▸ GIVEN EXERCISE: Everything from the first line of the entries below through the line holding "# stub in each" must be printed exactly as written.

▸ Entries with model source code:
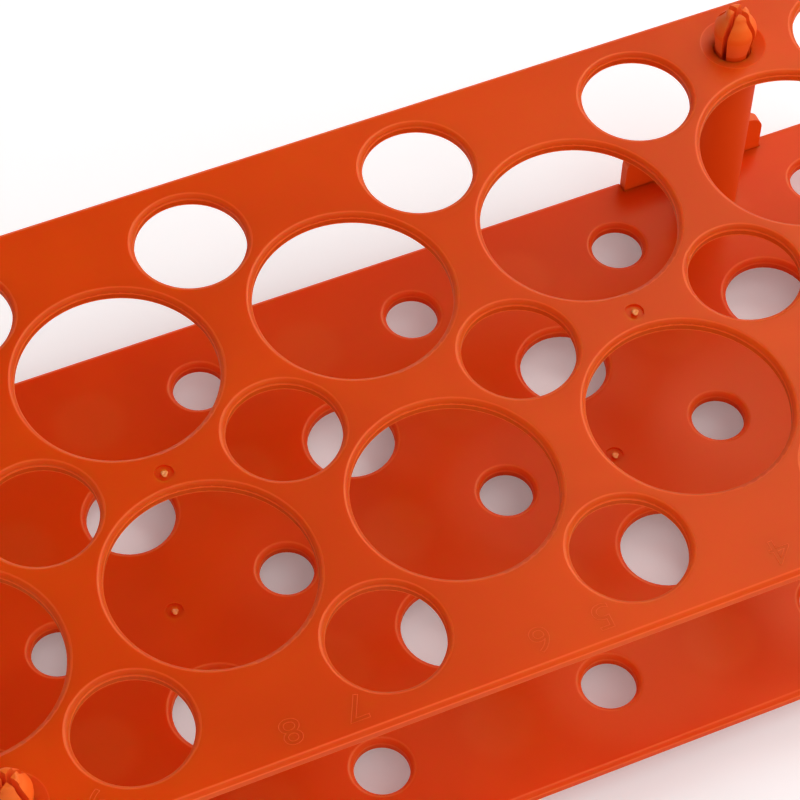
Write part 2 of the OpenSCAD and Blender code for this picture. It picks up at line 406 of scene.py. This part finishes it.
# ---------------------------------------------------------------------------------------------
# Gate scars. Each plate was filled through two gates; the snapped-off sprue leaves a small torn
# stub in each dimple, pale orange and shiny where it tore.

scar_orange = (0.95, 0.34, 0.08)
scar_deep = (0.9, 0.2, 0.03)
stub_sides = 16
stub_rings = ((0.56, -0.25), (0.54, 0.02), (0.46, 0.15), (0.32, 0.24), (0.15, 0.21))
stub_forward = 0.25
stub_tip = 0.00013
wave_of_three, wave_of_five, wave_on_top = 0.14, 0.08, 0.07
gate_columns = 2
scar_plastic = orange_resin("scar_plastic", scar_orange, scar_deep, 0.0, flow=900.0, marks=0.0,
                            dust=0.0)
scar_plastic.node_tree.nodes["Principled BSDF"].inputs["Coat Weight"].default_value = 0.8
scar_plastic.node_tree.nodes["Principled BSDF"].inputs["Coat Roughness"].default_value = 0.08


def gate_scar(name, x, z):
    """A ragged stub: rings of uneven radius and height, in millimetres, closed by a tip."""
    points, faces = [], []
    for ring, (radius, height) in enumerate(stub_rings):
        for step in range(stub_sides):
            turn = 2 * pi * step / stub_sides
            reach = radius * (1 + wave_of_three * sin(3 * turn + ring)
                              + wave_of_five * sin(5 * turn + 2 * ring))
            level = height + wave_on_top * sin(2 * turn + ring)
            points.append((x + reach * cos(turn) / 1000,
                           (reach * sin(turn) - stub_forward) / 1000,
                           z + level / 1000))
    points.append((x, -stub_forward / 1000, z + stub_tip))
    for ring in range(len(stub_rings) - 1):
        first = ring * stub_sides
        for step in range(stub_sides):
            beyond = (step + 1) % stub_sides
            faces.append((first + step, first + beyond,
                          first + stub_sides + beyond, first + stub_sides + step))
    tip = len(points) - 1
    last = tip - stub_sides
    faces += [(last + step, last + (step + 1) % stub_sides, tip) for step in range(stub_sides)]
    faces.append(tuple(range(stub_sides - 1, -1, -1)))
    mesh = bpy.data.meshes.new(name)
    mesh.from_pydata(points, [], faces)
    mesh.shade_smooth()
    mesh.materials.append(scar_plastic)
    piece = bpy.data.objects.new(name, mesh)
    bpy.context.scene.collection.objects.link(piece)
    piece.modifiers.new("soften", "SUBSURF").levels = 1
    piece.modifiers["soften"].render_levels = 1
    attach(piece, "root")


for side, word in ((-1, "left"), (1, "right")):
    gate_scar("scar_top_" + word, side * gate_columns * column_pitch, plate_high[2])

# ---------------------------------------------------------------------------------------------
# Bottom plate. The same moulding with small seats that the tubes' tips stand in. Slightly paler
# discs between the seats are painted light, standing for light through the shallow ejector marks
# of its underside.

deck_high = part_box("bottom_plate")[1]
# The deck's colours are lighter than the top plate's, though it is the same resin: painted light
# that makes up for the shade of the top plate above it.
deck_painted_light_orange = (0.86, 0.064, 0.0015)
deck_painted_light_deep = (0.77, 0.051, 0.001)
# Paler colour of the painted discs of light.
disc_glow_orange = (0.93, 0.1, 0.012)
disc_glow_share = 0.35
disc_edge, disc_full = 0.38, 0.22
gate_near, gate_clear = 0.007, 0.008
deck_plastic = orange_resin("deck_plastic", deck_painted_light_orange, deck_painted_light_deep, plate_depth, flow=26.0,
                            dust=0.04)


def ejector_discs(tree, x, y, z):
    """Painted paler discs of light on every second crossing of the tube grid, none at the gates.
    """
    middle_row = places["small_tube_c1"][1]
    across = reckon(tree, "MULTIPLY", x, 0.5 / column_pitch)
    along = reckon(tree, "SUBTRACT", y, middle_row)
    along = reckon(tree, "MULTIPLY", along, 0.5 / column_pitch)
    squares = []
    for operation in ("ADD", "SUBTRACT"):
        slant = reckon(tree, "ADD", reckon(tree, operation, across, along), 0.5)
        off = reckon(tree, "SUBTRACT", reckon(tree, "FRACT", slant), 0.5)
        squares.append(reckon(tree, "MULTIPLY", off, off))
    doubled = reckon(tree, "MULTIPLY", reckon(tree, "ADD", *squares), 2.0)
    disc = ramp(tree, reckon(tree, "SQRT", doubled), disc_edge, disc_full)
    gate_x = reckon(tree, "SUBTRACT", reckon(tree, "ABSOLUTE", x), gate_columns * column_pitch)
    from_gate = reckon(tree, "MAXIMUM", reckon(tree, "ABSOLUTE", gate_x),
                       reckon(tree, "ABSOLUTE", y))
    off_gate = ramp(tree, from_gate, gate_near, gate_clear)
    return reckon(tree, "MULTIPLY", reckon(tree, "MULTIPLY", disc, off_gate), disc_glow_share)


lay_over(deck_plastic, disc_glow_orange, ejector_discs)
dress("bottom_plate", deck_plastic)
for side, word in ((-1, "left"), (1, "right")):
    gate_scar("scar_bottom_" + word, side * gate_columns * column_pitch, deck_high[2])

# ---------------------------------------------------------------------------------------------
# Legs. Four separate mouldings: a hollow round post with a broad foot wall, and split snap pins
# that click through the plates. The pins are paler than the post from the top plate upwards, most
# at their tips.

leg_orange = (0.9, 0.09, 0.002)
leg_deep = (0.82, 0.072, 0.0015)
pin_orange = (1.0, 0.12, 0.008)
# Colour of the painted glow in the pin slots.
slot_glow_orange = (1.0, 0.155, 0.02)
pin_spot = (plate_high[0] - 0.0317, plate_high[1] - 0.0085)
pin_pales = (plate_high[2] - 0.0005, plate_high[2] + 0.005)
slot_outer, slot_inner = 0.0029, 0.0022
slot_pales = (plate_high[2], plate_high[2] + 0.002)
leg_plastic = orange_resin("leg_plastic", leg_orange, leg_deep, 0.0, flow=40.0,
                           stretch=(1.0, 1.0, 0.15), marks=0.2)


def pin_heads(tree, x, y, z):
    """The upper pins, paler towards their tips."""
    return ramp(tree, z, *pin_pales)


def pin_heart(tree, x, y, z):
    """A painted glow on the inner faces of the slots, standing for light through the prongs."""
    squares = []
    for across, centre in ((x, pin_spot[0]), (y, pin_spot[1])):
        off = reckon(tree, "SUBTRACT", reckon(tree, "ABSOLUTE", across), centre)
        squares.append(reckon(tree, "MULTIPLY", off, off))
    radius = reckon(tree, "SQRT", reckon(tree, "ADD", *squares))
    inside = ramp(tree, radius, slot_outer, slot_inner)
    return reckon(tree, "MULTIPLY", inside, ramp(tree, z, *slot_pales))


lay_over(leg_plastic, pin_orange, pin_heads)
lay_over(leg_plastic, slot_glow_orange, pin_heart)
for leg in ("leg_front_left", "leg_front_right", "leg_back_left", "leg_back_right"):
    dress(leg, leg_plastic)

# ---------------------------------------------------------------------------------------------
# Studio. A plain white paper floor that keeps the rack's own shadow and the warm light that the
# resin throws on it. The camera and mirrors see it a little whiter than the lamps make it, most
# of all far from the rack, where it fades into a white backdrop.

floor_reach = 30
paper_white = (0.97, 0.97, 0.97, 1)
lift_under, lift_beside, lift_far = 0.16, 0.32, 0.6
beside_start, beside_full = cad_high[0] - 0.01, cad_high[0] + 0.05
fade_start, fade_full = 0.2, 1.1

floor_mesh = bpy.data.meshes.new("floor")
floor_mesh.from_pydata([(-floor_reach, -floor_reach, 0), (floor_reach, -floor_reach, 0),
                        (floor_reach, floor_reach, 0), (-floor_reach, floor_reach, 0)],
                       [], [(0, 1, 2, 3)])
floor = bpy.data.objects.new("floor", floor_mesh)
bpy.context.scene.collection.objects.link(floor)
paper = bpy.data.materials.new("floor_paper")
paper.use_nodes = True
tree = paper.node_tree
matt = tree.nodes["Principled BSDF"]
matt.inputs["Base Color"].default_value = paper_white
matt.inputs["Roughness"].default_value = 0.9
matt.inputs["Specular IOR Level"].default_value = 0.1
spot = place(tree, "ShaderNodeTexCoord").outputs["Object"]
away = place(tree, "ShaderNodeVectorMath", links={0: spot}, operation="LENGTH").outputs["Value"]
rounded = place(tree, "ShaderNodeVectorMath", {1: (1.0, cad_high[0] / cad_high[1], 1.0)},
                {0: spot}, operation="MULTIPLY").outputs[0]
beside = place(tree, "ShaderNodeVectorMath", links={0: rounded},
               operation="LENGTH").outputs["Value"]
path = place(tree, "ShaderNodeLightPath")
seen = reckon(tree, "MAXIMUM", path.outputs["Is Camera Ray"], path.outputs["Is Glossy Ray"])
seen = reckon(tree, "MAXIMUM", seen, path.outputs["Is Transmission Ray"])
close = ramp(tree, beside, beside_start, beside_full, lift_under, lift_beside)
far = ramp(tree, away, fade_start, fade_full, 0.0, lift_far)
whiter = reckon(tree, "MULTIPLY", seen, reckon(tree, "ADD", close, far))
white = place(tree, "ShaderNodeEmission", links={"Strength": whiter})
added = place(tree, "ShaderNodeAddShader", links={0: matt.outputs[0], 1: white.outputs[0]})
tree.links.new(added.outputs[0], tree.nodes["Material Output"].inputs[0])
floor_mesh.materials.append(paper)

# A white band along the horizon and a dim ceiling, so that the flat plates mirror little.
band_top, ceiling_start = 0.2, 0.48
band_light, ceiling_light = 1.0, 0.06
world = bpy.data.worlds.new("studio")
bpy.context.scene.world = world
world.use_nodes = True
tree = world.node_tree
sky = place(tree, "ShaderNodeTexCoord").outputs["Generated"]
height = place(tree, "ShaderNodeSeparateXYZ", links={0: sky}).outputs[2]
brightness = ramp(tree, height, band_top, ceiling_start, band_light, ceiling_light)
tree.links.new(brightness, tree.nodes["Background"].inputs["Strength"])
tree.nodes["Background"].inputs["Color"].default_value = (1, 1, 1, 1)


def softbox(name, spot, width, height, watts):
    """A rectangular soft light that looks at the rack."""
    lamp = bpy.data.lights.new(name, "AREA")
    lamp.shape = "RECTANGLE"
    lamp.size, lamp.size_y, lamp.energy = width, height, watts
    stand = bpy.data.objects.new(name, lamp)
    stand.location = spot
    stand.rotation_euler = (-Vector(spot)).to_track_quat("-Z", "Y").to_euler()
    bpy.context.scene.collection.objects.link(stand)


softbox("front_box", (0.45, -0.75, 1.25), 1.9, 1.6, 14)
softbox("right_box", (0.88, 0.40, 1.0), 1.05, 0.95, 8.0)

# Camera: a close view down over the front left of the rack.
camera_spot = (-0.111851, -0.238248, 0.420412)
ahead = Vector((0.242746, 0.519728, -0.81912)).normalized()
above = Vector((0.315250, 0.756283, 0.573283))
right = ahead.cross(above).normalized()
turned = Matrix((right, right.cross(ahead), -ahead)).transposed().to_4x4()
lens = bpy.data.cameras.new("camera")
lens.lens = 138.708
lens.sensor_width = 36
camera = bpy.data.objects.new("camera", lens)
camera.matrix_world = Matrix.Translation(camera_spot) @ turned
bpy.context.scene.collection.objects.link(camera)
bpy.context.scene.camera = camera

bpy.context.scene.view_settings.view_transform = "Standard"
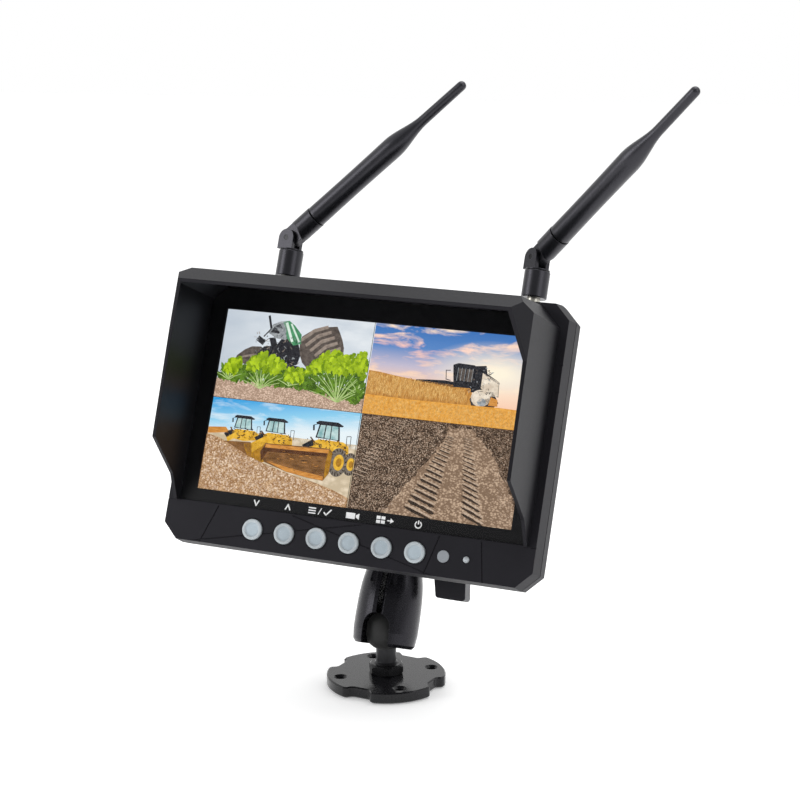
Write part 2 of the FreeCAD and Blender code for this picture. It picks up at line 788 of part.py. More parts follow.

▸ RESULT OF THIS TASK:
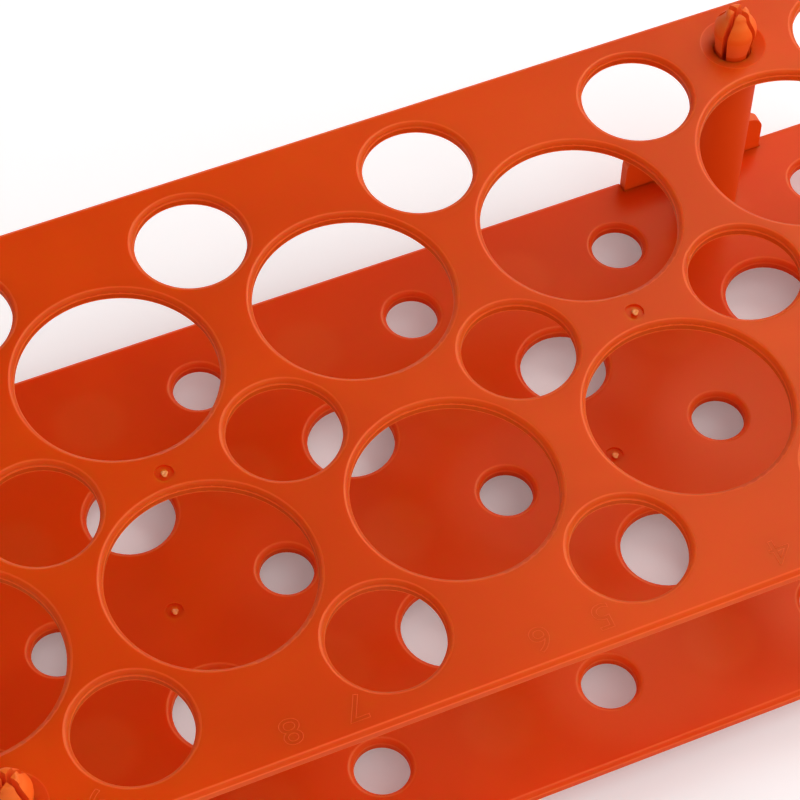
Write part 2 of the OpenSCAD and Blender code for this picture. It picks up at line 406 of scene.py. This part finishes it.
# ---------------------------------------------------------------------------------------------
# Gate scars. Each plate was filled through two gates; the snapped-off sprue leaves a small torn
# stub in each dimple, pale orange and shiny where it tore.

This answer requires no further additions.